In another study investigating the effects of tillage on inorganic carbon, NDSU and NRCS researchers found that when soils freeze, the calcium salts the soils contain precipitate, a process that causes the calcium to bond with dissolved carbon dioxide and form inorganic carbon. Because grassland vegetation can trap more insulating snow than cropland or fallow fields, grassland will not freeze to the same depth as cropland, and more inorganic carbon can accumulate in cropland. This phenomenon may explain why tillage has less effect on carbon loss than soil scientists originally thought.
Where to from Here
NDSU and NRCS researchers are beginning a new project that looks at historic soil-test data in North Dakota and the Minnesota side of the Red River Valley. Cihacek and his colleagues will estimate how much carbon is currently stored in these soils and how much it changes during the study period. To make a comparison against the historic data, they plan to monitor annual soil tests for organic matter content and take soil bulk-density samples to calculate soil carbon change.
"In my opinion, we should be able to use a standard soil test and a bulk density sample to determine how much carbon is being stored by changing farming practices," Cihacek says.

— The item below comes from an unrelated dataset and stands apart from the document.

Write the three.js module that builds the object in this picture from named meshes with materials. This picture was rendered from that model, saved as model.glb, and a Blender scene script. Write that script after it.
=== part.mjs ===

Both Cihacek and Franzen wonder what farmers who've been practicing no-till and other forms of conservation tillage will do if their neighbors start getting paid for what they've already been doing. Franzen says some farmers already practicing conservation tillage may consider switching to conventional tillage to become eligible for payments when they switch back to conservation tillage.
Meanwhile, the Kyoto Protocol is unlikely to be voted on by the Senate until after the presidential election. So for the short-term, the issue of carbon sequestration is likely to be decided by the marketplace. Cihacek says farmers interested in changing their farming practices so they can receive payments for sequestering carbon should seek information from businesses such as insurance companies, as well as from farm organizations and government agencies. He concludes, "Right now, there's not much of a structure in place for making this decision."